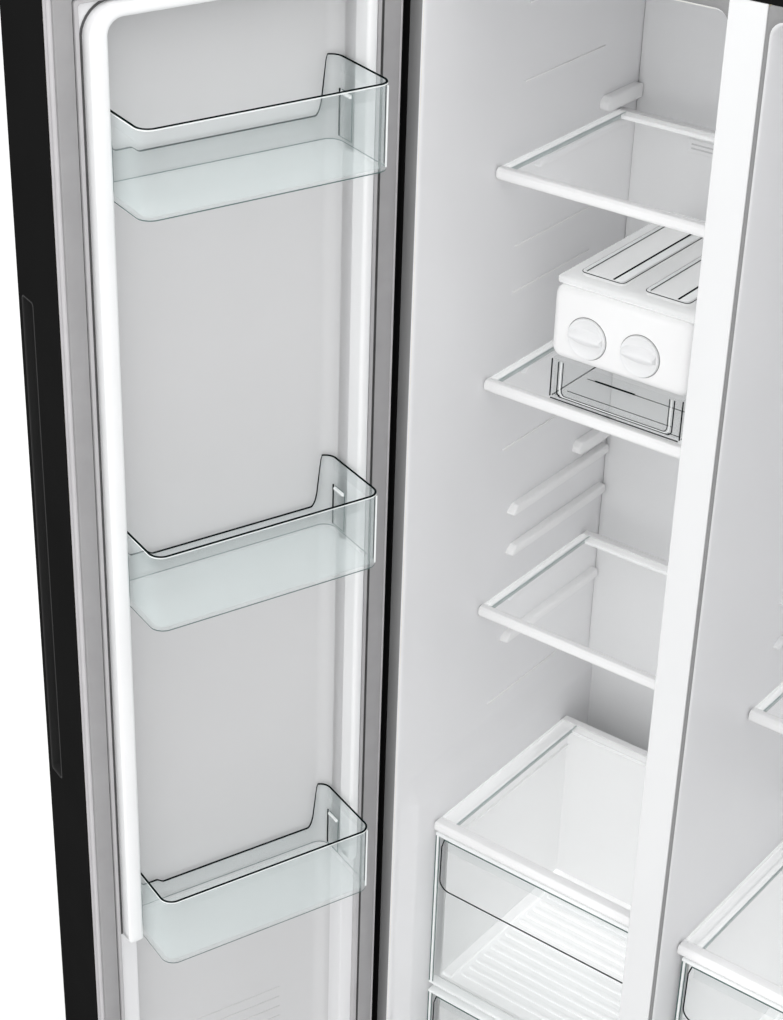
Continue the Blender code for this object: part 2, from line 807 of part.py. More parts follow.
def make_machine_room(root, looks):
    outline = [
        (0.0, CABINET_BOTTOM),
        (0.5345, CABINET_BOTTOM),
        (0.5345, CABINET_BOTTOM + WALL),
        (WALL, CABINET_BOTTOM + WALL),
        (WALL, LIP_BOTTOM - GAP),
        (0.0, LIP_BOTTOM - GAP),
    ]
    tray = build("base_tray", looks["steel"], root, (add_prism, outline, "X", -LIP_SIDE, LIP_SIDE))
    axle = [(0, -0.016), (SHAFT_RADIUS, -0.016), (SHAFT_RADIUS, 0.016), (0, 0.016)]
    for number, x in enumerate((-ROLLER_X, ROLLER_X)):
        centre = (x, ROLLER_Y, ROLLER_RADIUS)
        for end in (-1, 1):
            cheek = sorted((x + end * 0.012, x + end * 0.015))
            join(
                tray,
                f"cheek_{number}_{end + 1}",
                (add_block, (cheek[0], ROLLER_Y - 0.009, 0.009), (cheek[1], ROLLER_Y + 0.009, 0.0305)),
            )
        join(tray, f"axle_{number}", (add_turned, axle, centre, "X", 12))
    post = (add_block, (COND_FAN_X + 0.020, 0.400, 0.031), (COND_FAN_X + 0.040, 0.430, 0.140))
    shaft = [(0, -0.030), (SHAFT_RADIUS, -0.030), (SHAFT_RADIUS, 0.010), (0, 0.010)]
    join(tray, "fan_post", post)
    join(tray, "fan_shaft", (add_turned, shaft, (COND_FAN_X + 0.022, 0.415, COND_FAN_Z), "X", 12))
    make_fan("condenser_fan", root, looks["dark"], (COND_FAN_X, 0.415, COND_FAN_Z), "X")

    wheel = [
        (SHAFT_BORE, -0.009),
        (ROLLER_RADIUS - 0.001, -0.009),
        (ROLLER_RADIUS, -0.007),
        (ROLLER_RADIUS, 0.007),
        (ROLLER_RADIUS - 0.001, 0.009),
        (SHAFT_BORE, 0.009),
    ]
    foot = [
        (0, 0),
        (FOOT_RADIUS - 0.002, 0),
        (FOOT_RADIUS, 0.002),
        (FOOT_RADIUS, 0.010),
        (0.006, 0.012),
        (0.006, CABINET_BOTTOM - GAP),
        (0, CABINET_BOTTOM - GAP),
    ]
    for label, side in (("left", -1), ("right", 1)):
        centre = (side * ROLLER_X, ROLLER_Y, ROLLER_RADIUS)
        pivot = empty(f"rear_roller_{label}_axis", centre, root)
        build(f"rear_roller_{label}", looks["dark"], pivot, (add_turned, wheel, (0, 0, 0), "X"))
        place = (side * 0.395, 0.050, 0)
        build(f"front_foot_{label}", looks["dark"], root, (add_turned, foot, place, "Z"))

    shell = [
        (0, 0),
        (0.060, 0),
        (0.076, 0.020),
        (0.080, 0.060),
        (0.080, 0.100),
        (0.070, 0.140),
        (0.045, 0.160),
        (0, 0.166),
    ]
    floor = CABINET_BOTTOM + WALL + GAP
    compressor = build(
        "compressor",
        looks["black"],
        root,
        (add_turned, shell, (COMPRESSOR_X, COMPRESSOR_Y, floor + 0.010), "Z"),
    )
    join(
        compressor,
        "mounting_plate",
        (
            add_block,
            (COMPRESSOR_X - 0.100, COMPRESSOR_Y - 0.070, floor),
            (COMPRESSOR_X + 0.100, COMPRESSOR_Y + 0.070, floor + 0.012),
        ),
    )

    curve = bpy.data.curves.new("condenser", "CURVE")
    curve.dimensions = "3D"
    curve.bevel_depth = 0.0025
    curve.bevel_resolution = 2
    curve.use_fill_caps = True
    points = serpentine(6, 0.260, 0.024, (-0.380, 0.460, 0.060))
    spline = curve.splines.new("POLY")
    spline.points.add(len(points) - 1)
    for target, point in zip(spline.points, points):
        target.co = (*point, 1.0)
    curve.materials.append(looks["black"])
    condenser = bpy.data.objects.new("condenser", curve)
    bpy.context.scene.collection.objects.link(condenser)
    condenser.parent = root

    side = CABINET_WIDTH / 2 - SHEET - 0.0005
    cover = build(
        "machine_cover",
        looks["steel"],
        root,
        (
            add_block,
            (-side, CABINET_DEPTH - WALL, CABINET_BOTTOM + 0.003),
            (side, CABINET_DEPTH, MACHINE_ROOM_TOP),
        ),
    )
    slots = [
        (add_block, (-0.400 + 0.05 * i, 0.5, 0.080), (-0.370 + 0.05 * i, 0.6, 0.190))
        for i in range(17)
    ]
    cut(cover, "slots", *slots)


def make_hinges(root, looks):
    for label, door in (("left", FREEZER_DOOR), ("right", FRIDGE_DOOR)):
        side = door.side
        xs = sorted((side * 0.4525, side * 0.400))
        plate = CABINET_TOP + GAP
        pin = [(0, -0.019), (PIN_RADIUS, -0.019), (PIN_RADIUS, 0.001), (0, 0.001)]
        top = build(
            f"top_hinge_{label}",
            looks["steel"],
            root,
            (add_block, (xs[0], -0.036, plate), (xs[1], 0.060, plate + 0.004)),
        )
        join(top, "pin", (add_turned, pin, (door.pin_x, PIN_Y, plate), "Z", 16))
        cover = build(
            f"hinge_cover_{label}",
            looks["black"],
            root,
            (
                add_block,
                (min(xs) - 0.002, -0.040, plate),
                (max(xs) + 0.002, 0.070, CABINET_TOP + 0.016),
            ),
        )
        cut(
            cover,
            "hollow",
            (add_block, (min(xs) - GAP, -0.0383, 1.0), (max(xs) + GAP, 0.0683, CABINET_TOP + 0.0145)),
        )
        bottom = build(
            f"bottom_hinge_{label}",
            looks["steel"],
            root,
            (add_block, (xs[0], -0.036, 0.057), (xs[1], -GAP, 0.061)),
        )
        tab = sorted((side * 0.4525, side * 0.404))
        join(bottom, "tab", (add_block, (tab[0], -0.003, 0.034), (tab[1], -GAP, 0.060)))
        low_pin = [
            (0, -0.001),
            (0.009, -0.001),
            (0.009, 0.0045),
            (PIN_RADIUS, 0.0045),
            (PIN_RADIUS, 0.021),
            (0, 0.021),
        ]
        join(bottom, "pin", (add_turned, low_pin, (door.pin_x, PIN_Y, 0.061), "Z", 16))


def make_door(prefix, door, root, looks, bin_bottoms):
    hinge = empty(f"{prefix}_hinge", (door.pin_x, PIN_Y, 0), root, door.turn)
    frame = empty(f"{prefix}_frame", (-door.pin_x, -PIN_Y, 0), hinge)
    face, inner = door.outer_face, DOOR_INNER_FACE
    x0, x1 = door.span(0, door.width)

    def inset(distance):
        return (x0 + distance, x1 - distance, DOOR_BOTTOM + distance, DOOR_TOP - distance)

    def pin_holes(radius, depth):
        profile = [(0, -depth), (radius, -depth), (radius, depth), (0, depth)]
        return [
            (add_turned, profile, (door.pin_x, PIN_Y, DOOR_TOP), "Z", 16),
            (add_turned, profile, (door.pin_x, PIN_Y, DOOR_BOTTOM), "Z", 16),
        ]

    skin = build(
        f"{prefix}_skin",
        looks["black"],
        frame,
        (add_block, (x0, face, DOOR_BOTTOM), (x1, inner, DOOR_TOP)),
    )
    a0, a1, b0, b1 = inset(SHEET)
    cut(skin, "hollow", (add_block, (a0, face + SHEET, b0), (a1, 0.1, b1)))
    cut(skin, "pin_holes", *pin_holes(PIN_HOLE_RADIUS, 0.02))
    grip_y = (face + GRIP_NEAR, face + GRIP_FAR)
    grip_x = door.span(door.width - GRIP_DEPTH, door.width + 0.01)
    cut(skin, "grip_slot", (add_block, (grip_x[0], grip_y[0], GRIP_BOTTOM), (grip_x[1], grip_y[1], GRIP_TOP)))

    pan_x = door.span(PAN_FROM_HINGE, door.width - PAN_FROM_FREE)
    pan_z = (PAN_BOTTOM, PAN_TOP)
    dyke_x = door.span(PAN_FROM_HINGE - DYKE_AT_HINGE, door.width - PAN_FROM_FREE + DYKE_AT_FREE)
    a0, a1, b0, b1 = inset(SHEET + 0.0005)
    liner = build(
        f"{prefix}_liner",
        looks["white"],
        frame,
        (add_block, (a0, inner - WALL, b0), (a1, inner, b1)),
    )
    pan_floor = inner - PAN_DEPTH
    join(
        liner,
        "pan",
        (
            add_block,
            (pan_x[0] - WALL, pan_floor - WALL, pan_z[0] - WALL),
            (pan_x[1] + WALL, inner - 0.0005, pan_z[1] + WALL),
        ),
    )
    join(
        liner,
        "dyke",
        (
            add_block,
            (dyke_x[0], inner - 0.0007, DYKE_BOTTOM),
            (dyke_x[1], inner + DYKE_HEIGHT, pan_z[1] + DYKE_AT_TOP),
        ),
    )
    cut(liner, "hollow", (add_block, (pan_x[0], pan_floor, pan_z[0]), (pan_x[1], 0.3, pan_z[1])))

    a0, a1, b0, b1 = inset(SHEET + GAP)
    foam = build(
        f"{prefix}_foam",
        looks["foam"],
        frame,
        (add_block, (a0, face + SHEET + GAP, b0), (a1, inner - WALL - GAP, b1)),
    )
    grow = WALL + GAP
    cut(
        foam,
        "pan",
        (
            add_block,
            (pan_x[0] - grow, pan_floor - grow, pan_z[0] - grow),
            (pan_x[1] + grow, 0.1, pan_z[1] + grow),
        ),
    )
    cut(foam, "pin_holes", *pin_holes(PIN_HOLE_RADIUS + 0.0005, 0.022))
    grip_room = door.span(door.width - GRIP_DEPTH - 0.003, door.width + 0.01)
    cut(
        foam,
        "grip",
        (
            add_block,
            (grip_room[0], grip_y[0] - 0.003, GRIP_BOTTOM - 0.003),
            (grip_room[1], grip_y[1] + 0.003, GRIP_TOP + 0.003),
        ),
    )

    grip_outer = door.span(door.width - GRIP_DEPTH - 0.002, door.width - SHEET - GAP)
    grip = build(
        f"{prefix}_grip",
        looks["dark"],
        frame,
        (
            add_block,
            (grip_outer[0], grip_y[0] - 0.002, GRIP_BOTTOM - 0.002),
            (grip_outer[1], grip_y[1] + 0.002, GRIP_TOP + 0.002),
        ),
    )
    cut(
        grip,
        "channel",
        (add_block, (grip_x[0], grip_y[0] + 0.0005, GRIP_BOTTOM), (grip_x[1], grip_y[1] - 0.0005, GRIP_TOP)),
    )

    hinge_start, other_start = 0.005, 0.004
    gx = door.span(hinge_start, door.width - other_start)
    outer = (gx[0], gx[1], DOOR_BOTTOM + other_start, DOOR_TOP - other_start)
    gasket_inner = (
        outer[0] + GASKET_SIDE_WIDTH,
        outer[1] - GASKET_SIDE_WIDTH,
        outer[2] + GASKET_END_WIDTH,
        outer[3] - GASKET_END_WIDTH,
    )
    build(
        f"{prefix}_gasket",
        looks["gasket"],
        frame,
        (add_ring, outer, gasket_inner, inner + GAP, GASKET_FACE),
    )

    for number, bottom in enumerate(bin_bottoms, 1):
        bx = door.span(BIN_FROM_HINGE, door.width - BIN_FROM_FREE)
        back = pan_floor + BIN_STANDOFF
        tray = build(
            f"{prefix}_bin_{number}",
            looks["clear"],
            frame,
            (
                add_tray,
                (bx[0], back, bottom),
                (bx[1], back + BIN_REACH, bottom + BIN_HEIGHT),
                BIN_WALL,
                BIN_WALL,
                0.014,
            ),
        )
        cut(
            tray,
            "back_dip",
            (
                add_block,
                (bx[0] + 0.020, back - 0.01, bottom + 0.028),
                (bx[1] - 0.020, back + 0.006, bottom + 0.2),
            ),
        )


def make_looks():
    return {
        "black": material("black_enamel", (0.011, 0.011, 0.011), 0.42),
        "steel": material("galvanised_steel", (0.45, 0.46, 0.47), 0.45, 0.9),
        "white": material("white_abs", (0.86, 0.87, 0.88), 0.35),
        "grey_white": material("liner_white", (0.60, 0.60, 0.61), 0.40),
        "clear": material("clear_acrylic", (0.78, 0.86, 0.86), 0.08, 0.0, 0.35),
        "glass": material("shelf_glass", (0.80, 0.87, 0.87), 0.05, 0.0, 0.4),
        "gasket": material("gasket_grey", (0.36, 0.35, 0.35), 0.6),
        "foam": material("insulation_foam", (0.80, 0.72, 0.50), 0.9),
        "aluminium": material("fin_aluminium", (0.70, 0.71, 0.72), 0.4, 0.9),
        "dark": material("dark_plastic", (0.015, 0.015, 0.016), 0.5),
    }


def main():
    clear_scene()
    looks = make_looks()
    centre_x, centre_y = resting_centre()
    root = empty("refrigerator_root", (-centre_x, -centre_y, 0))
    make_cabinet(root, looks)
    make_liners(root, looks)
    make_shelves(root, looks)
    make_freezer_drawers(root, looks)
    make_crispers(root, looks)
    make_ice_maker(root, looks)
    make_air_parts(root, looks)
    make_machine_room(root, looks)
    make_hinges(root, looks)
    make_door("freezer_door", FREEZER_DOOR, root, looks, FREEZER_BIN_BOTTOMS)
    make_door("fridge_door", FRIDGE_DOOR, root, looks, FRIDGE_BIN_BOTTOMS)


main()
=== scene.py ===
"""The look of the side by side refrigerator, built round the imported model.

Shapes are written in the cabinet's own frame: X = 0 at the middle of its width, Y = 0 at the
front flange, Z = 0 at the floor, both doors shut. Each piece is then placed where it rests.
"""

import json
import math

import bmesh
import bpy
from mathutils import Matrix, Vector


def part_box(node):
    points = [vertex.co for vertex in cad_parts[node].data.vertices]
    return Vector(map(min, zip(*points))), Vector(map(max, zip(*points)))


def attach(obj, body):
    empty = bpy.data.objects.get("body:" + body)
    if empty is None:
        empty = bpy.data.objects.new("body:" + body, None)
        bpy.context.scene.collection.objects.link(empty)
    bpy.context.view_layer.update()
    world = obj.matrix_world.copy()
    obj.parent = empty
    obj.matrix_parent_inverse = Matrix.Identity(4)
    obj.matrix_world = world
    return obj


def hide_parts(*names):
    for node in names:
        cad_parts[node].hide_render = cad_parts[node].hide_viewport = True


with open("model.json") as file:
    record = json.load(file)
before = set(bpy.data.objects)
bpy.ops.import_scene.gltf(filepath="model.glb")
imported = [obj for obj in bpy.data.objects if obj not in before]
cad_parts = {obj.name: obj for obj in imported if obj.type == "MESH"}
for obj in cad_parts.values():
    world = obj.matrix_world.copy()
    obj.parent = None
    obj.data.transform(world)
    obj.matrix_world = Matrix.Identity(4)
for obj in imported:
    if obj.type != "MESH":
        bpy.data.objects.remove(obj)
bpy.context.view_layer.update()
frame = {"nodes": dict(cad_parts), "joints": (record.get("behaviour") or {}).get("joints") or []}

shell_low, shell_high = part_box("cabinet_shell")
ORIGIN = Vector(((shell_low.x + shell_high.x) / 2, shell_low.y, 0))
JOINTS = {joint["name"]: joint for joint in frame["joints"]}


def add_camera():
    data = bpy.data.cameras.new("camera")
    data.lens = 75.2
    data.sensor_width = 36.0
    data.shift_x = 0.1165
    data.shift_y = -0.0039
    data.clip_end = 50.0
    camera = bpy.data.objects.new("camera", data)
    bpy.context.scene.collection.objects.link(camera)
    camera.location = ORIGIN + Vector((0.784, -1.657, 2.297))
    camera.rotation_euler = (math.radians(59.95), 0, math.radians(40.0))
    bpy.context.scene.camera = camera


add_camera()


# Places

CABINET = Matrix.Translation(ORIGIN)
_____
AIM OF THE TASK:
Write out each line exactly as it appears, from the line with "centre_x, centre_y = resting_centre()" up to and including the line with "bpy.context.scene.collection.objects.link(empty)".

ANSWER IN FULL:
    centre_x, centre_y = resting_centre()
    root = empty("refrigerator_root", (-centre_x, -centre_y, 0))
    make_cabinet(root, looks)
    make_liners(root, looks)
    make_shelves(root, looks)
    make_freezer_drawers(root, looks)
    make_crispers(root, looks)
    make_ice_maker(root, looks)
    make_air_parts(root, looks)
    make_machine_room(root, looks)
    make_hinges(root, looks)
    make_door("freezer_door", FREEZER_DOOR, root, looks, FREEZER_BIN_BOTTOMS)
    make_door("fridge_door", FRIDGE_DOOR, root, looks, FRIDGE_BIN_BOTTOMS)


main()
=== scene.py ===
"""The look of the side by side refrigerator, built round the imported model.

Shapes are written in the cabinet's own frame: X = 0 at the middle of its width, Y = 0 at the
front flange, Z = 0 at the floor, both doors shut. Each piece is then placed where it rests.
"""

import json
import math

import bmesh
import bpy
from mathutils import Matrix, Vector


def part_box(node):
    points = [vertex.co for vertex in cad_parts[node].data.vertices]
    return Vector(map(min, zip(*points))), Vector(map(max, zip(*points)))


def attach(obj, body):
    empty = bpy.data.objects.get("body:" + body)
    if empty is None:
        empty = bpy.data.objects.new("body:" + body, None)
        bpy.context.scene.collection.objects.link(empty)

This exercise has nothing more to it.